Over the last 15 years, security interests have largely silenced the data privacy debate, leaving companies and employees around the world paying a high price. Today, this focus on security has created a backlash, one that I predict foreshadows a new balance in workplace privacy and security that will tilt more toward individual protection.
But first, let’s talk about the present. Individual privacy and security of the company network are under increasing distress for three main reasons.
- More worktime online: Employees now spend on average nearly two hours per day in personal web use at work. According to the Palo Alto Networks Modern Malware Review, this activity originates 90 percent of malware threats and exposes organizations to a loss of trade secrets, data breaches, and ﬁnancial theft.
- Cyberthreats on the rise: The growing experience and training of hackers (both individuals and state-sponsored) has led to record numbers of malware incidents and data breaches, resulting in record high losses and related costs, according to the Open Security Foundation data loss database.
- Employee privacy rights activism: Companies, regulators, and employees around the world are starting to pay attention to corporate end-user monitoring and what employees have a right to keep private while using computers and networks at work. In Europe, for example, regulators have begun to set limits on the use of end-point monitoring solutions such as Data Loss Prevention (DLP), due to potential conflicts over employee privacy rights.
To my mind, the crux of the privacy issue is that employees and employers seem to have competing goals. Employers’ focus is on ensuring corporate security, increasing productivity, and reducing liability for bad employee behavior like cyber loafing, gambling, or accessing pornography. Employees struggle with balancing a need to use corporate infrastructure for online activity (like personal email) but still want to protect their personal information and reputations.
These goals do overlap, but in an attempt to navigate this environment, many employers (both wittingly and unwittingly) violate employee rights to privacy every day. Worse still, many companies have responded to the "new normal" by clamping down on employee web use by applying employee monitoring systems and unrealistic, unclear Acceptable Use Policies. This creates an unspoken tension in the workplace and takes employers into the territory of potential unfair trade practices under FTC Title 5, which states that if an organization has a policy but doesn’t follow it, the organization is engaging in a deceptive trade practice. In addition, the traditional lock-down approach delivers only modest gains in organizational security and little reduction in employer liability.
There has to be a better way
In Europe, more than 50 global jurisdictions have signed omnibus privacy laws, providing greater protection for individuals in the workplace and signaling an increase in the number of privacy laws worldwide. In the US, the White House last year published a 62-page privacy whitepaper that includes a Consumer Privacy Bill of Rights with recommendations on handling individuals’ personal data pertaining to issues of control, transparency, respect for context, security, access and accuracy, limits on data collection, and accountability.

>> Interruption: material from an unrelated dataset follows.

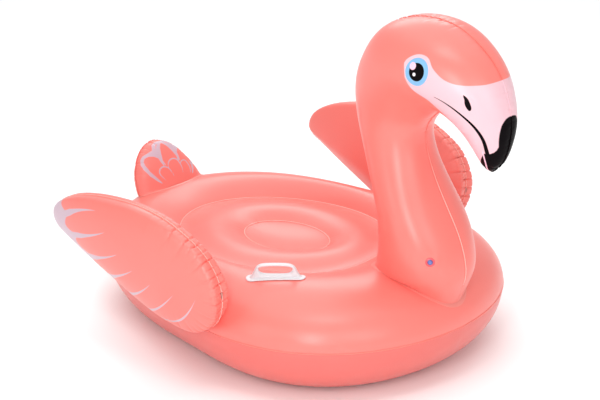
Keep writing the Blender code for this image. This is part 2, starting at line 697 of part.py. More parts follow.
# -------------------------------------------------------------------- valves
def valve(tag, obs, trees, start, direction):
    """Valve on the film hit from start along direction; returns its frame."""
    hit, nrm = None, None
    for t in trees:
        h = t.ray_cast(Vector(start), Vector(direction).normalized())
        if h[0] is not None and (hit is None or (h[0] - Vector(start)).length < (hit - Vector(start)).length):
            hit, nrm = h[0], h[1]
    if nrm.dot(Vector(direction)) > 0:
        nrm = -nrm
    z = nrm.normalized()
    x = z.orthogonal().normalized()
    y = z.cross(x)
    # seat the flange clear of the curved film
    top = 0.0
    for i in range(24):
        a = 2 * math.pi * i / 24
        for r in (0.008, 0.0115, V_FLANGE):
            p = hit + (x * math.cos(a) + y * math.sin(a)) * r + z * 0.03
            for t in trees:
                h = t.ray_cast(p, -z)
                if h[0] is not None and h[3] < 0.06:
                    top = max(top, (h[0] - hit).dot(z))
    o = hit + z * (top + GAP)
    m = Matrix((x, y, z)).transposed().to_4x4()
    m.translation = o
    cutter = lathe(((0, -0.012), (V_COLLAR + 0.0005, -0.012), (V_COLLAR + 0.0005, 0.012), (0, 0.012)), m, 24)
    for ob in obs:
        cut = finish("valve_%s_%s_hole" % (tag, ob.name), cutter.copy(), "valve", origin=o, hidden=True)
        boolean(ob, cut, "DIFFERENCE")
    cutter.free()
    t0 = V_FLANGE_T
    bm = lathe(((V_BORE, -V_DEPTH), (V_COLLAR, -V_DEPTH), (V_COLLAR, 0.0), (V_FLANGE, 0.0),
                (V_FLANGE - 0.0004, t0 * 0.7), (V_FLANGE - 0.0014, t0), (V_BORE, t0)), m)
    finish("valve_%s_base" % tag, bm, "valve", origin=o)
    s0 = t0 + 0.0003
    bm = lathe(((STEM_BORE, -V_DEPTH + 0.001), (STEM_R, -V_DEPTH + 0.001), (STEM_R, s0),
                (STEM_LIP, s0), (STEM_LIP, s0 + STEM_LIP_T), (STEM_BORE, s0 + STEM_LIP_T)), m)
    finish("valve_%s_stem" % tag, bm, "valve", origin=o)
    p0 = s0 + STEM_LIP_T + 0.0003
    bm = lathe(((0, p0 - PLUG_LEN), (PLUG_R, p0 - PLUG_LEN), (PLUG_R, p0), (PLUG_CAP, p0),
                (PLUG_CAP, p0 + PLUG_CAP_T * 0.7), (PLUG_CAP - 0.0006, p0 + PLUG_CAP_T), (0, p0 + PLUG_CAP_T)), m)
    finish("valve_%s_plug" % tag, bm, "valve", origin=o)
    return o - Vector((CENTRE[0], CENTRE[1], 0)), z


VALVES = {}
VALVES["neck"] = valve("neck", (neck_right,), (TREE_NECK_R,), (0.757, -0.5, 0.432), (-0.10, 1.0, 0.0))
VALVES["body"] = valve("body", (body_bottom,), (TREE_BOTTOM,), (-0.50, 0.90, 0.105), (0.35, -1.0, 0.10))
VALVES["tail"] = valve("tail", (TAIL_OBS["rear"],), (TAIL_TREES["rear"],), (-0.95, 0.0, 0.42), (1.0, 0.0, -0.02))
for side, sgn in (("left", 1.0), ("right", -1.0)):
    VALVES["wing_" + side] = valve("wing_" + side, (WINGS[side, "inner"],), (WING_TREES[side, "inner"],),
                                   (0.03, sgn * 0.30, 0.46), (0, sgn, 0.05))
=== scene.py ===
"""Inflatable ride-on flamingo pool float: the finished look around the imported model."""
import math

import bmesh
import bpy
import numpy as np
from mathutils import Matrix, Vector
from mathutils.bvhtree import BVHTree


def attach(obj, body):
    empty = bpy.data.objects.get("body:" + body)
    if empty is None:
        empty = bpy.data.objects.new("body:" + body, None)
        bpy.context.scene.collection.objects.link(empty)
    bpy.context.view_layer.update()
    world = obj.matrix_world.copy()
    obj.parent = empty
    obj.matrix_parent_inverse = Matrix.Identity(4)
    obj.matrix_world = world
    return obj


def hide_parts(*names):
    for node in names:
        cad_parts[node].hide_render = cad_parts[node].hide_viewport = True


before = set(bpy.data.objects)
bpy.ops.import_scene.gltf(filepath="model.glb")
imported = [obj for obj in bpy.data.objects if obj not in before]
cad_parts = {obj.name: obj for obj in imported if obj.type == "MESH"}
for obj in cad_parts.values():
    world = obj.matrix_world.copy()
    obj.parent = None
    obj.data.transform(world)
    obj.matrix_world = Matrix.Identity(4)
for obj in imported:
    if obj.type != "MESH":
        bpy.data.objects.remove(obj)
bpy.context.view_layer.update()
FINE = 1.0          # share of the full mesh density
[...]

Are you ready for the changes that are coming? Will you become an advocate for your employees? Do you think corporations have trampled employee rights in their efforts to protect the enterprise? What should employees be allowed to do at work? Do companies have adequate transparency into their policies and goals with regard to security and employee privacy?
Rather than living with the status quo, employers should seek to strike a new balance -- leveraging privacy to achieve security and broader risk management goals. By honoring their employees’ right to privacy, companies can restore trust, preserve employees’ dignity, and engage them in security.
The conflict between security and privacy is nothing new. What’s new is the revelation that employee privacy can actually be a vehicle to better security and that you don’t have to sacrifice one for the other. Privacy as a complement to security -- that should become the new normal.